▶ SUPPLIED DATA
******************************
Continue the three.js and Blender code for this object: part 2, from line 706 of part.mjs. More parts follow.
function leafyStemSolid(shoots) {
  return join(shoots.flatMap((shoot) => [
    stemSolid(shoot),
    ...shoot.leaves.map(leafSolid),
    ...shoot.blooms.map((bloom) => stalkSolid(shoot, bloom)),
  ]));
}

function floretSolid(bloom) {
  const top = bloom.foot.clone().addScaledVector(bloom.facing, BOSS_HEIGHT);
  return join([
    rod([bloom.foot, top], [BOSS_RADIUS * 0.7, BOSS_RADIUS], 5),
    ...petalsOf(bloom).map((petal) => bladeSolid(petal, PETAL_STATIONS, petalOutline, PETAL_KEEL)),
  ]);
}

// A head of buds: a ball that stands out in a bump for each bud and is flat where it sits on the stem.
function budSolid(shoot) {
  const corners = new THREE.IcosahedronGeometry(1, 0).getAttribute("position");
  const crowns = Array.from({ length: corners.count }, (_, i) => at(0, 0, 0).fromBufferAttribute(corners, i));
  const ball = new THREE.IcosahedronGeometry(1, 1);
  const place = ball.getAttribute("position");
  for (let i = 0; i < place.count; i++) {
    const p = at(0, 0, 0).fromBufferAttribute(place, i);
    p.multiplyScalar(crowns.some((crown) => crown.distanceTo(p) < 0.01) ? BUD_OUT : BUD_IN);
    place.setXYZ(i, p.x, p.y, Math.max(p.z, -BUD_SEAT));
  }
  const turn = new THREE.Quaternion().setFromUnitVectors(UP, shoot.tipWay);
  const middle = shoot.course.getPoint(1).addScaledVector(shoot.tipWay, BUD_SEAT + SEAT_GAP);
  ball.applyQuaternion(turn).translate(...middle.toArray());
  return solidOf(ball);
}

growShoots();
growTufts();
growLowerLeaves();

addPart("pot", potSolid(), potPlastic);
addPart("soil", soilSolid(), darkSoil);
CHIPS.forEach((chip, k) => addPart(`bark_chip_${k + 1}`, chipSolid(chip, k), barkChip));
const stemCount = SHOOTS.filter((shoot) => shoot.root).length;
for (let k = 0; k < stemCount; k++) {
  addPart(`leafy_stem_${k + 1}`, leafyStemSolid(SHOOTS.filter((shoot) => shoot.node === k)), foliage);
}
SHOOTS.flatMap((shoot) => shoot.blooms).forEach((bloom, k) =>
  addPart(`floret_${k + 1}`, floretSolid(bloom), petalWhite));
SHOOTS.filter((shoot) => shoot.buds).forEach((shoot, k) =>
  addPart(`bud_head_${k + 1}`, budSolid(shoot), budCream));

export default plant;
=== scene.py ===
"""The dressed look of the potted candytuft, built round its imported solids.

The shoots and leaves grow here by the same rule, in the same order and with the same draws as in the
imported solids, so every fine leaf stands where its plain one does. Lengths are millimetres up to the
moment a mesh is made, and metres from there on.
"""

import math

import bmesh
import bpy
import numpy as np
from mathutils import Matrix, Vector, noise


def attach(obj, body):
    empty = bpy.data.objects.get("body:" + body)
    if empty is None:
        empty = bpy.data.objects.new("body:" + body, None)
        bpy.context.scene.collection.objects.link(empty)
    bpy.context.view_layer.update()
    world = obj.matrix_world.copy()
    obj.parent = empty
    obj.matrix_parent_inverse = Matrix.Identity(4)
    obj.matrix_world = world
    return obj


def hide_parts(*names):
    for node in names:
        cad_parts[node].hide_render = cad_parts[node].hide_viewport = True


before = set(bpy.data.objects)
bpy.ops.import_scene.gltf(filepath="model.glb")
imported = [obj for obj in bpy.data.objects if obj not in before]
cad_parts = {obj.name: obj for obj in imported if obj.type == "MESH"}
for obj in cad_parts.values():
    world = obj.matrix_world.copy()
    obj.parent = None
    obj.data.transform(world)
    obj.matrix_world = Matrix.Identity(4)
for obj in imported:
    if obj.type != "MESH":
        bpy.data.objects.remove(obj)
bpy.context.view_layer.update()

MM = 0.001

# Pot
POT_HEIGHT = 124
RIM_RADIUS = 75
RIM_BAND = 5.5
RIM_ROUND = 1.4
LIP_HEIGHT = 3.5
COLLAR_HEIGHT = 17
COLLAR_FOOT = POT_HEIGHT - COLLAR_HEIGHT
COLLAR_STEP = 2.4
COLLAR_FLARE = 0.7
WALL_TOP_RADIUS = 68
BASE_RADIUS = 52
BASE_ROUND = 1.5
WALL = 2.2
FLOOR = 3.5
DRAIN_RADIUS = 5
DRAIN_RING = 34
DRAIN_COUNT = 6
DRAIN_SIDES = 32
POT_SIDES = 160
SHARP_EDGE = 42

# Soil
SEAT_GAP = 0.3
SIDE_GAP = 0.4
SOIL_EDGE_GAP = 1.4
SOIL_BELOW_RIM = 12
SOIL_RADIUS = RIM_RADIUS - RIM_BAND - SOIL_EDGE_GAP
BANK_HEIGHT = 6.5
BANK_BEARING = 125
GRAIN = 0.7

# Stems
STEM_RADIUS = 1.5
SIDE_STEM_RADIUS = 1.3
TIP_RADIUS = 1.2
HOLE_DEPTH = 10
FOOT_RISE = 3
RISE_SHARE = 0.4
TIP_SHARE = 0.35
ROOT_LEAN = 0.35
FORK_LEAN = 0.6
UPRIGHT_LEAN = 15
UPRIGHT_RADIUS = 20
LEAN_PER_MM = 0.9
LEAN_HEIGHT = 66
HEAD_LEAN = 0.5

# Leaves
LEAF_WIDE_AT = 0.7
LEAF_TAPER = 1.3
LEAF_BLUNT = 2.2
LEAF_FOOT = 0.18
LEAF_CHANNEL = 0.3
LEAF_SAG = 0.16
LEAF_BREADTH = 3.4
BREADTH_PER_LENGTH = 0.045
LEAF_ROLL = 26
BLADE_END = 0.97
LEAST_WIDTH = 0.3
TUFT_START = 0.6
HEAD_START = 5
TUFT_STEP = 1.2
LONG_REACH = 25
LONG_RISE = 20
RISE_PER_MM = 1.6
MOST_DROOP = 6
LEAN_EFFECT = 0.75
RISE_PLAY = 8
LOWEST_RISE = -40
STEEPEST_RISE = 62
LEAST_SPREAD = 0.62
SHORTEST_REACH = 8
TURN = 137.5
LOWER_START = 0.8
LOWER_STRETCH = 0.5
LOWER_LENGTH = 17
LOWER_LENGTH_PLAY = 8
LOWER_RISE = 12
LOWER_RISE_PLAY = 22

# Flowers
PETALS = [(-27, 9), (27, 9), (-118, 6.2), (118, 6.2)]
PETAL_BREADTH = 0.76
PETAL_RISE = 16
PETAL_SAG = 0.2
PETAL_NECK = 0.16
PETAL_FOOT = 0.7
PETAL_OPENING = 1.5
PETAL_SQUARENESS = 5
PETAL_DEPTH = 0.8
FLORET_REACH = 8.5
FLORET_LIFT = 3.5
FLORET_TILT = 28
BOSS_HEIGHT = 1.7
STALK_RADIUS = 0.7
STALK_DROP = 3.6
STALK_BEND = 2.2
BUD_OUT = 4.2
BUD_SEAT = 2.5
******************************
▶ REQUIRED TASK
Extract each line from the listing that holds the word "update".

▶ COMPLETE RESPONSE
    bpy.context.view_layer.update()
bpy.context.view_layer.update()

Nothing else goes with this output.